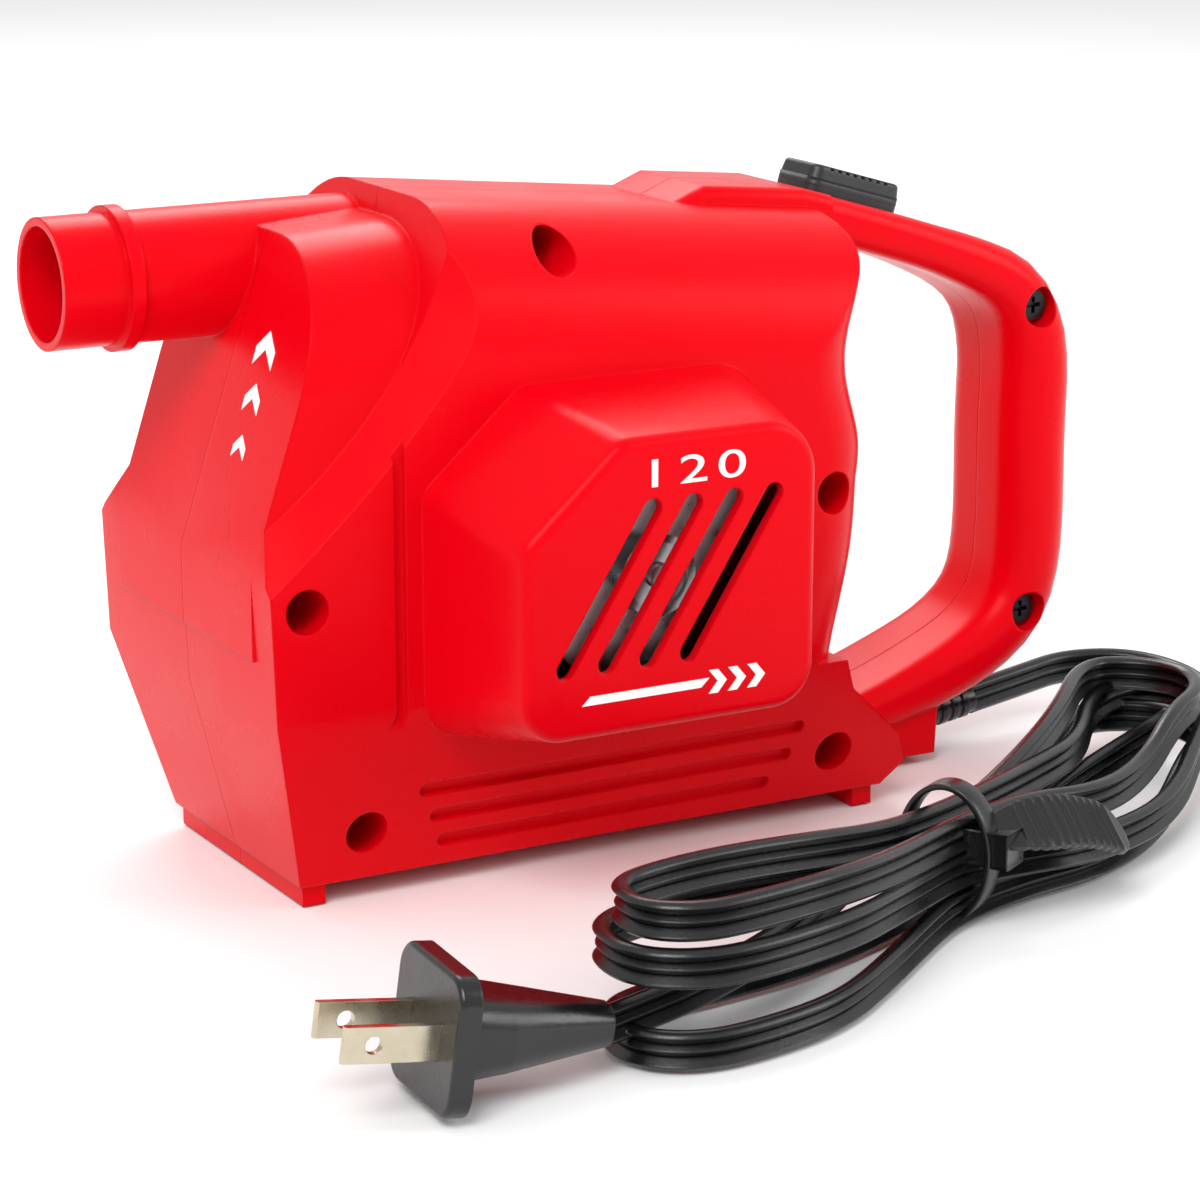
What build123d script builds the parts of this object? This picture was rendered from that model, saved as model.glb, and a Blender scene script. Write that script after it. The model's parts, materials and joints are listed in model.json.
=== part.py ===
from build123d import *

import math
import os

# Electric air mattress pump: a mains blower in a two-part moulded casing. Millimetres, +Z up.
# The nozzle points to -X, the handle is at +X and the motor cover faces -Y.
# A casing place is given by three numbers: x from the front of the base, z from the floor, and a depth
# from the parting plane, positive towards the motor side (-Y) and negative towards the fan side (+Y).

# ---- overall sizes ----
NOZZLE_REACH = 32.5
HANDLE_REACH = 196.0
MOTOR_REACH = 72.0
FAN_REACH = 49.7
FRONT_X = (NOZZLE_REACH - HANDLE_REACH) / 2
PARTING_Y = (MOTOR_REACH - FAN_REACH) / 2

# ---- casing ----
WALL = 2.4
BODY_HALF = 41.7
BASE_HALF = 29.5
CREASE_Z = 40.7
FRONT_LEAN = 10.0
FRONT_CORNER_Z = 68.0
BODY_TOP_Z = 138.3
BODY_TOP_SLOPE = 0.1
TOP_RADIUS = 28.0
SHOULDER_HALF = 33.0
SHOULDER_TOP_Z = 127.9
SHOULDER_SLOPE = 0.064
SKIRT_Z = 4.3
FOOT = 4.8
REAR_FOOT_X = 127.8
REAR_RADIUS = 14.0

# ---- motor cover on the casing's side ----
MOTOR_X = 58.5
MOTOR_Z = 67.7
COVER_WIDTH = 63.6
COVER_HEIGHT = 56.4
COVER_FLARE = 6.6
COVER_EDGE = 2.5
SLOT_COUNT = 4
SLOT_WIDTH = 4.0
SLOT_PITCH = 8.9
SLOT_LEAN = 18.6
SLOT_RISE = 28.8
MOAT_WIDTH = 2.2
MOAT_DEPTH = 1.2

# ---- handle ----
HANDLE_HALF = 14.5
HANDLE_HOLLOW_ROUND = 1.0
ROOT_ROUND = 2.5
BLOCK_HALF = 12.0
BLOCK_BACK = 161.0

# ---- air path ----
NOZZLE_RADIUS = 13.0
NOZZLE_WALL = 1.7
NOZZLE_DEPTH = 14.0
NOZZLE_Z = 119.0
NOZZLE_END = 35.0
COLLAR_X = -17.8
COLLAR_WIDTH = 3.0
COLLAR_RADIUS = 14.3
PORT_RADIUS = 13.0
GRILLE_THICKNESS = 1.6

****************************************

Short task: Copy out each line of the data containing the string "from".

Solved problem:
What build123d script builds the parts of this object? This picture was rendered from that model, saved as model.glb, and a Blender scene script. Write that script after it. The model's parts, materials and joints are listed in model.json.
from build123d import *
# A casing place is given by three numbers: x from the front of the base, z from the floor, and a depth
# from the parting plane, positive towards the motor side (-Y) and negative towards the fan side (+Y).